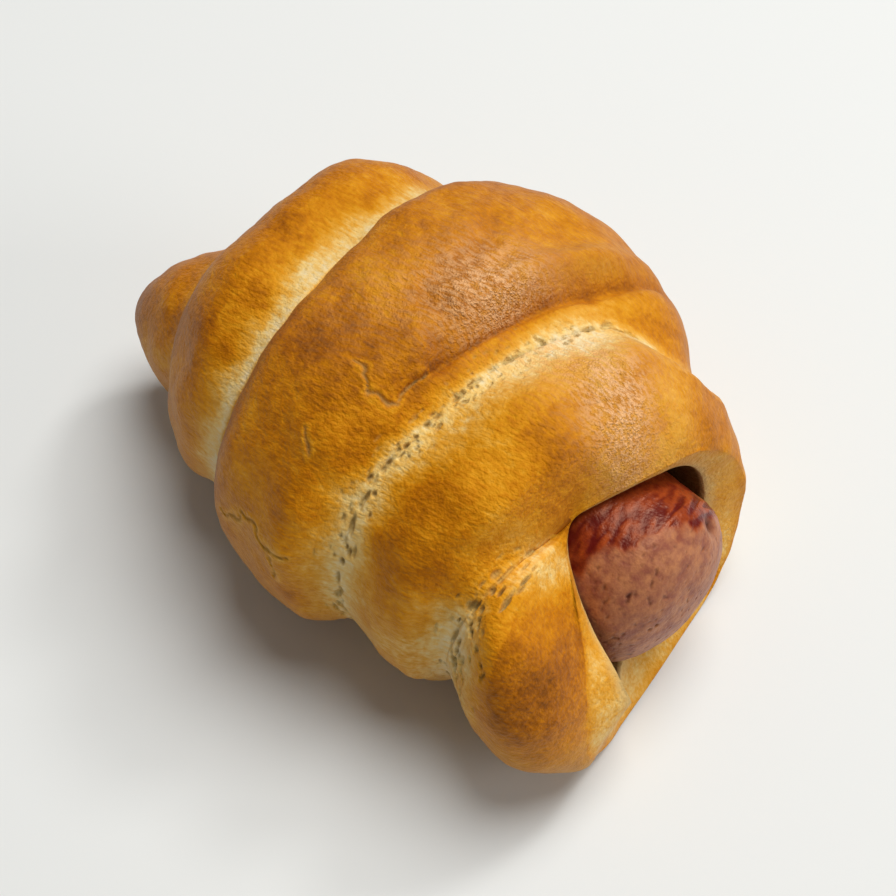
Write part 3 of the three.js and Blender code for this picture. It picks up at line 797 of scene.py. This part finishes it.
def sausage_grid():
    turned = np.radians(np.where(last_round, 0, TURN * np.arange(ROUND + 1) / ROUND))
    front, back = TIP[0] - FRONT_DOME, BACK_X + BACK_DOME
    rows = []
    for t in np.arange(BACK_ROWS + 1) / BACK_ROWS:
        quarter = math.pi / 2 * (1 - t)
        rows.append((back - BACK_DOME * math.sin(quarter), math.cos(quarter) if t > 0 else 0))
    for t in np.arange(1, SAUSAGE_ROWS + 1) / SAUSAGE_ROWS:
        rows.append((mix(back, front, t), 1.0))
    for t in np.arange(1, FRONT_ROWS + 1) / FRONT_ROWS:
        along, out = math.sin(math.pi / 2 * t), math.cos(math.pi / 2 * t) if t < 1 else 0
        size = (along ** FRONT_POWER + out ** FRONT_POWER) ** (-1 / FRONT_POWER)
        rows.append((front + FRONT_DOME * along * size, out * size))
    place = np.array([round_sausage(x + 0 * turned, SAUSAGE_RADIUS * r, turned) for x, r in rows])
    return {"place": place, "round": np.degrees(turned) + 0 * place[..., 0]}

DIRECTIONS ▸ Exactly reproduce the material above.

EXPECTED ANSWER ▸
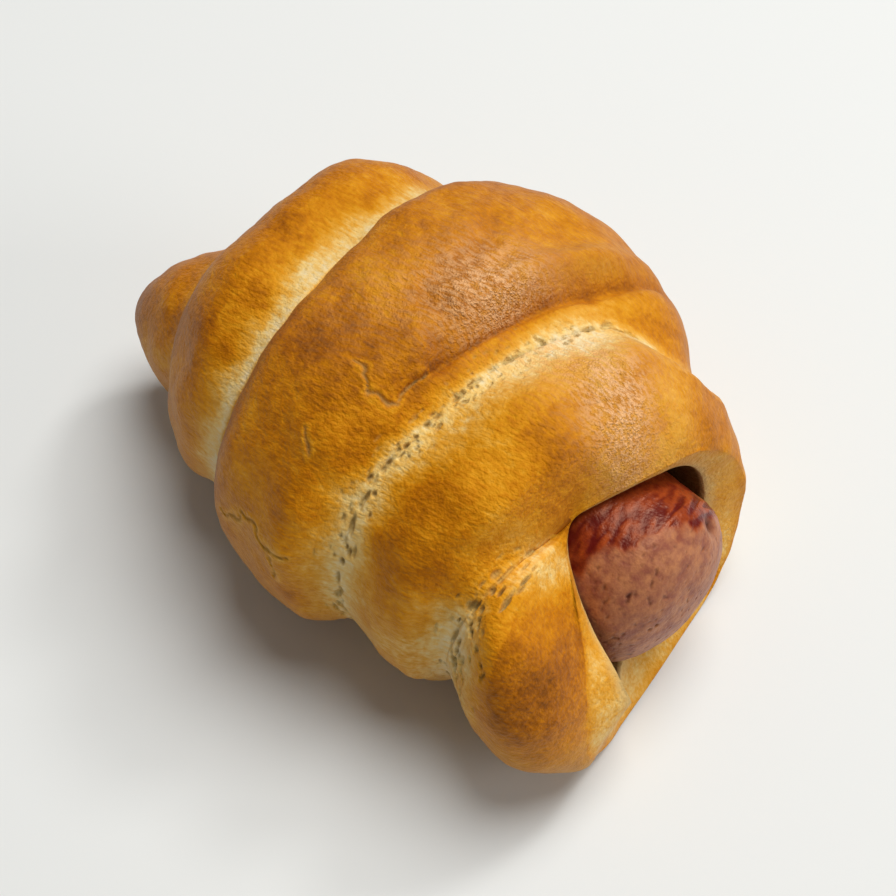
Write part 3 of the three.js and Blender code for this picture. It picks up at line 797 of scene.py. This part finishes it.
def sausage_grid():
    turned = np.radians(np.where(last_round, 0, TURN * np.arange(ROUND + 1) / ROUND))
    front, back = TIP[0] - FRONT_DOME, BACK_X + BACK_DOME
    rows = []
    for t in np.arange(BACK_ROWS + 1) / BACK_ROWS:
        quarter = math.pi / 2 * (1 - t)
        rows.append((back - BACK_DOME * math.sin(quarter), math.cos(quarter) if t > 0 else 0))
    for t in np.arange(1, SAUSAGE_ROWS + 1) / SAUSAGE_ROWS:
        rows.append((mix(back, front, t), 1.0))
    for t in np.arange(1, FRONT_ROWS + 1) / FRONT_ROWS:
        along, out = math.sin(math.pi / 2 * t), math.cos(math.pi / 2 * t) if t < 1 else 0
        size = (along ** FRONT_POWER + out ** FRONT_POWER) ** (-1 / FRONT_POWER)
        rows.append((front + FRONT_DOME * along * size, out * size))
    place = np.array([round_sausage(x + 0 * turned, SAUSAGE_RADIUS * r, turned) for x, r in rows])
    return {"place": place, "round": np.degrees(turned) + 0 * place[..., 0]}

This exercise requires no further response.